Kalijodo Selayang Pandang
- Danar Dono - VIVA.co.id
VIVA.co.id – "...Selama berabad-abad, ini tempat paling hiruk pikuk di Jakarta saat malam tiba. Di sini, sejak dulu, terlestari kebiasan-kebiasaan imigran Tionghoa menemukan jodoh, bukan untuk hidup bersama selama-lamanya, tapi sekadar berhibur diri sambil menikmati nyanyian-nyanyian klasik Tiongkok dinyanyikan oleh para ca-bau-kan."
Paragraf di atas merupakan nukilan novel berjudul "Ca-Bau-Kan: Hanya Sebuah Dosa" karya Remy Sylado. Terbit pada 1999, novel ini menceritakan kisah cinta antara Tinung - seorang perempuan Betawi yang berprofesi sebagai seorang ca bau kan - dan Tan Peng Liang, seorang pengusaha tembakau dan candu.
Dalam bahasa Hokkian, ca bau kan berarti perempuan - yang saat zaman kolonial diasosiasikan dengan pelacur, gundik, atau perempuan simpanan orang Tionghoa.
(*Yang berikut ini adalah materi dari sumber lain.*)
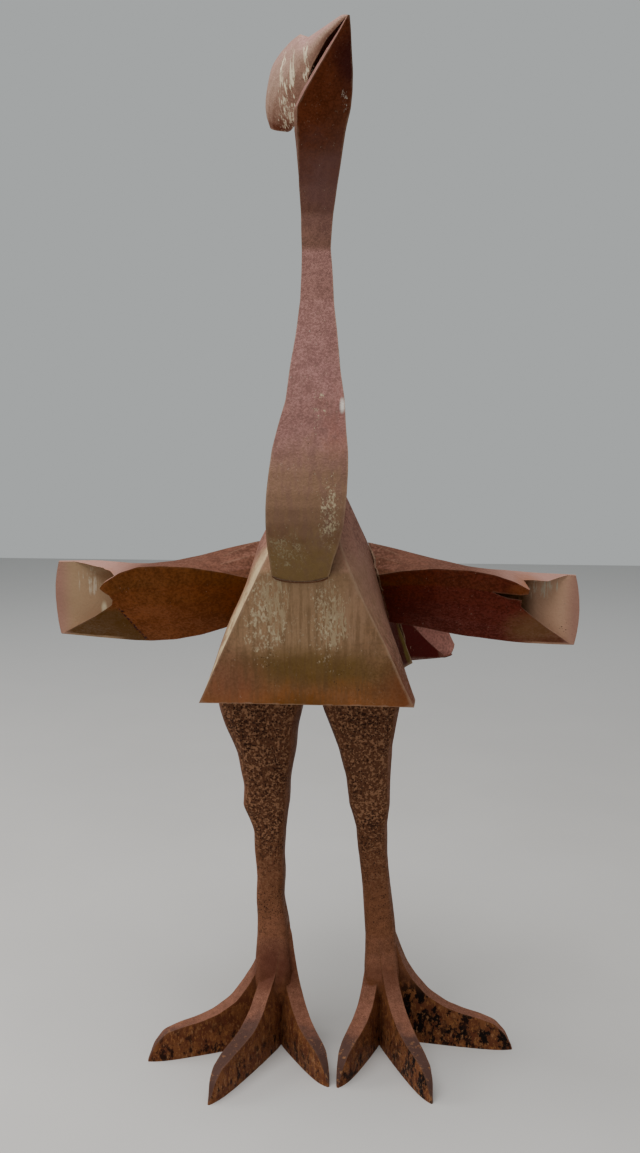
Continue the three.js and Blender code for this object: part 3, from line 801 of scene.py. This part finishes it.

Balakangan, novel yang berkisah tentang latar budaya Tionghoa peranakan di Hindia Belanda pada kurun waktu 1930-an hingga pascakemerdekaan tahun 1960-an ini banyak diperbincangkan.
Prosa itu kembali menjadi bahan diskusi setelah Pemerintah Provinsi DKI Jakarta berniat ‘meratakan’ Kalijodo, tempat yang disebut-sebut Remy Sylado dalam novelnya tersebut sebagai lokasi orang-orang ‘mencari jodoh’.
Remy Sylado, pengarang "Ca-Bau-Kan: Hanya Sebuah Dosa"
Berawal dari Peh Cun
Budayawan Betawi, Ridwan Saidi, mengatakan, sesuai namanya, sejak zaman Belanda, Kalijodo dikenal sebagai tempat orang untuk mencari pasangan. Menurut dia, letaknya yang berada persis di bantaran sungai membuat wilayah ini selalu ramai dikunjungi muda-mudi kala itu.
Ia menuturkan, pada era 1930-an, Kalijodo dikenal dari kebiasaan warga keturunan Tionghoa yang menggelar perayaan Peh Cun. Dalam perayaan itu, ada pesta air. Baik laki-laki maupun perempuan menaiki perahu dan saling melemparkan kue.
"Perempuan dan laki-laki saling timpukan (lempar) kue kacang hijau. Kalau (laki-laki dan perempuan) saling timpukan itu namanya jodoh. Makanya dinamakan Kalijodo," ujar Ridwan kepada VIVA.co.id, Rabu, 17 Februari 2016.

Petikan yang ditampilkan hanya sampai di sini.